The Me-Too Path to Success
By George Anderson
There hasn’t been anything revolutionary in what J.C. Penney has done in recent years to get its business turned around. In fact, if anything, the retailer has been successful
borrowing what works at other retailers and making sure it executed against its me-too strategy.
Consider some of the changes initiated at Penney when Allen Questrom was the company’s CEO that are being continued under Myron “Mike” Ullman’s leadership.
Penney borrowed a page from Kohl’s (which, of course, also borrowed the concept from others) of placing its checkouts at the front of the door instead of locating them within
The company also brought stores outside of the mall to stand-alone locations. As others discovered, the cost of operating outside the mall is generally less costly and stand-alone
stores generate more sales per square foot.

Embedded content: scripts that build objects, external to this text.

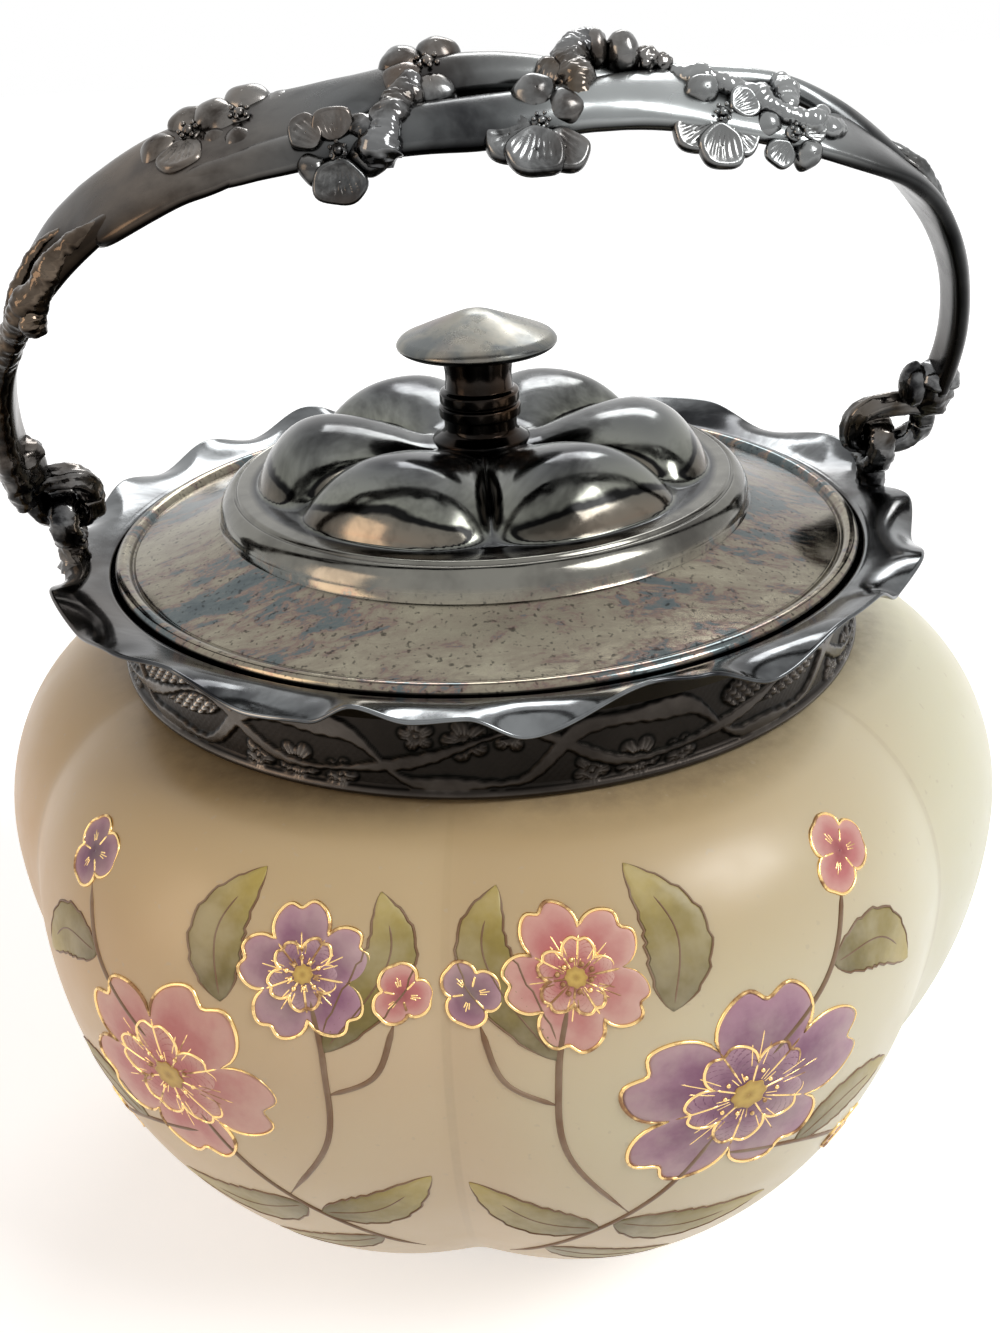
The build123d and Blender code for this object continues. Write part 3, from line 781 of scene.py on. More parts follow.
# ---- Glass bowl -------------------------------------------------------------
def crest_at(heights, inset=0.0, top_radius=shoulder_radius, top=shoulder_height):
    """Radius of a lobe's crest at each height."""
    crest = belly_radius - inset
    curve = belly_curve - inset
    rise = heights - belly_height
    below = crest - curve + np.sqrt(np.clip(curve**2 - rise**2, 0, None))
    share = np.clip(rise / (top - belly_height), 0, 1)
    above = top_radius + (crest - top_radius) * np.sqrt(1 - share**2)
    return np.where(rise < 0, below, above)


def lobed(crest, angles):
    """Radius of the lobed outline at each angle, where a crest has the given radius."""
    half = math.pi / lobe_count
    turn = np.abs((angles - lobe_turn + half) % (2 * half) - half)
    turn = half - np.sqrt((half - turn) ** 2 + seam_softness**2)
    across = lobe_axis_radius * np.sin(turn)
    lobe = crest - lobe_axis_radius
    return lobe_axis_radius * np.cos(turn) + np.sqrt(np.clip(lobe**2 - across**2, 0, None))


def seam_nearness(angles):
    """1 on a seam, falling to 0 within a few degrees."""
    half = math.pi / lobe_count
    away = half - np.abs((angles - lobe_turn + half) % (2 * half) - half)
    return np.exp(-((away / math.radians(1.1)) ** 2))


def glass_radius(angles, heights):
    """Radius of the bowl's outside at an angle and a height."""
    return lobed(crest_at(heights), angles)


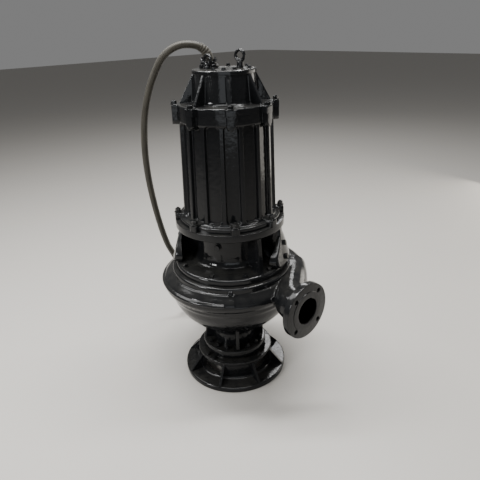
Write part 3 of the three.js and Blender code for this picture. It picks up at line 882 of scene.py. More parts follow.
@dataclass
class Cord:
    """Power cable: out of the boot, over to the side, down behind, and into a coil on the floor.

    Attributes:
        lead: Straight stretch out of the boot.
        middle_radius: Radius at the middle of the coil's turns.
        across: Turns side by side in one layer.
        turns_in: Turns of the lower layer, from the outside in.
        climb: Share of a turn on which the line climbs a layer.
        turns_out: Turns of the upper layer, from the inside out.
        layer: Rise of a layer, in diameters.
        lean: Vector that the path is never along.
        sleeves: Finishes of the cores at its cut end.
        core_root: How far a core starts inside the cable.
        core_spread: How far a core leans out at its end.
        route: Points of the free stretch in millimetres, after its lead out of the boot.
    """

    diameter: float = 0.026
    lead: float = 0.012
    middle_radius: float = 0.156
    across: int = 3
    turns_in: float = 3.0
    climb: float = 0.3
    turns_out: float = 2.55
    layer: float = 0.99
    step: float = 0.008
    sides: int = 18
    lean: Triple = (0.62, -0.66, 0.04)
    sleeves: tuple[MattePatches, ...] = (
        MattePatches("core_brown", (0.10, 0.035, 0.015, 1)),
        MattePatches("core_black", (0.012, 0.012, 0.012, 1)),
        MattePatches("core_grey", (0.22, 0.22, 0.21, 1)),
        MattePatches("core_green", (0.03, 0.16, 0.05, 1)),
    )
    core_length: float = 0.05
    core_radius: float = 0.0042
    core_circle: float = 0.0065
    core_root: float = 0.004
    core_spread: float = 0.006
    route: tuple[Triple, ...] = (
        (-101, -68, 1321), (-119, -95, 1320), (-143, -121, 1306), (-172, -140, 1279), (-201, -150, 1238),
        (-226, -161, 1190), (-249, -169, 1133), (-270, -174, 1066), (-286, -175, 988), (-302, -169, 899),
        (-318, -155, 801), (-334, -134, 705), (-349, -109, 610), (-364, -82, 525), (-378, -51, 447),
        (-388, -16, 381), (-401, 15, 320), (-416, 30, 259), (-427, 29, 200), (-429, 25, 145),
        (-434, 32, 96), (-450, 53, 54), (-473, 86, 26), (-496, 124, 15), (-519, 160, 13),
    )

    def free_stretch(self, exit_at: Array, along: Array) -> Array:
        """Middle line from the boot's head to the floor beside the coil."""
        points = [exit_at + along * SEAT_GAP, exit_at + along * self.lead]
        return spline(np.concatenate([points, np.array(self.route) / 1000]), 16)

    def coil(self, start: Array, along: Array) -> Array:
        """Middle line of the coil.

        The radius falls by one diameter a turn on the floor, stays while the line climbs a layer, and grows
        by one diameter a turn on top: radius = outer - diameter * turns, then inner + diameter * turns.

        Args:
            start: Where the free stretch ends.
            along: Its heading there.

        Returns:
            Points of the line, clockwise from above.
        """
        d = self.diameter
        outer = self.middle_radius + (self.across + 1) * d / 2
        side = np.array([along[1], -along[0]]) / np.hypot(along[0], along[1])
        centre = start[:2] + side * (outer + SEAT_GAP)
        turn = np.linspace(0, self.turns_in + self.climb + self.turns_out, 900)[1:]
        top = np.clip(turn - self.turns_in - self.climb, 0, None)
        radius = outer + SEAT_GAP - d * np.minimum(turn, self.turns_in) + d * top
        height = d / 2 + self.layer * d * ease((turn - self.turns_in) / self.climb)
        first = math.degrees(math.atan2(*(start[:2] - centre)[::-1]))
        return around(first - 360 * turn, radius, height) + np.append(centre, 0)

    def core(self, k: int, end: Array, ahead: Array) -> Skin:
        """One of the four cores, each longer than the last. It leans out by the square of its run.

        Args:
            k: Its number.
            end: The cable's end.
            ahead: Its direction there.

        Returns:
            The core.
        """
        across = np.cross(ahead, UP)
        up = np.cross(across, ahead)
        a = math.radians(45 + 90 * k)
        out = across * math.cos(a) + up * math.sin(a)
        t = np.linspace(0, 1, 12)[:, None]
        line = end - ahead * self.core_root + out * (self.core_circle + self.core_spread * t**2)
        return tube(line + ahead * (self.core_length * (0.8 + 0.1 * k)) * t, self.core_radius, 12, up)

    def build(self, exit_at: Array, along: Array) -> None:
        """Args:
            exit_at: Where the cable leaves the boot.
            along: Its direction there.
        """
        free = self.free_stretch(exit_at, along)
        path = evenly(np.concatenate([free, self.coil(free[-1], free[-1] - free[-2])]), self.step)
        skin = tube(path, self.diameter / 2, self.sides, self.lean)
        sheath = piece("power_cable_sheath", skin, ("power_cable", "cable_coil"), 60, Rubber())
        ahead = unit(path[-1] - path[-2])
        cores = [
            piece(sleeve.name, self.core(k, path[-1], ahead), (), 50, sleeve)
            for k, sleeve in enumerate(self.sleeves)
        ]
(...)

Terry Prindiville Jr., district manager for Penneys in the Twin Cities area, told the Minneapolis Star Tribune, “As we’ve moved into off-mall locations, our productivity
has improved. You simply have less square feet to manage.”
Penney also switched to a central buying system back in 2001 to improve its purchasing efficiency and give it more clout negotiating deals with suppliers. Other department stores
and competitors in other channels began central buying long before Penney.
Finally, the department store chain, like others, has focused on exclusive brands such as Arizona Jean Co., Nicole by Nicole Miller, nick(it) and Chris Madden to present itself
as the place to shop for fashion in clothing and for the home.
While, the company has found success with its exclusive brands, it is not without significant competitive challenges.
As Linda Barck, a consumer from Northfield, Minn., told the Star Tribune, “Penneys is usually my first stop. But Target’s gotten a lot better. If I want something quick,
I’ll go [to Target]. I know their prices are reasonable.”
Moderator’s Comment: What does Penney’s success say about the need to differentiate? What are the challenges/opportunities you see before the chain?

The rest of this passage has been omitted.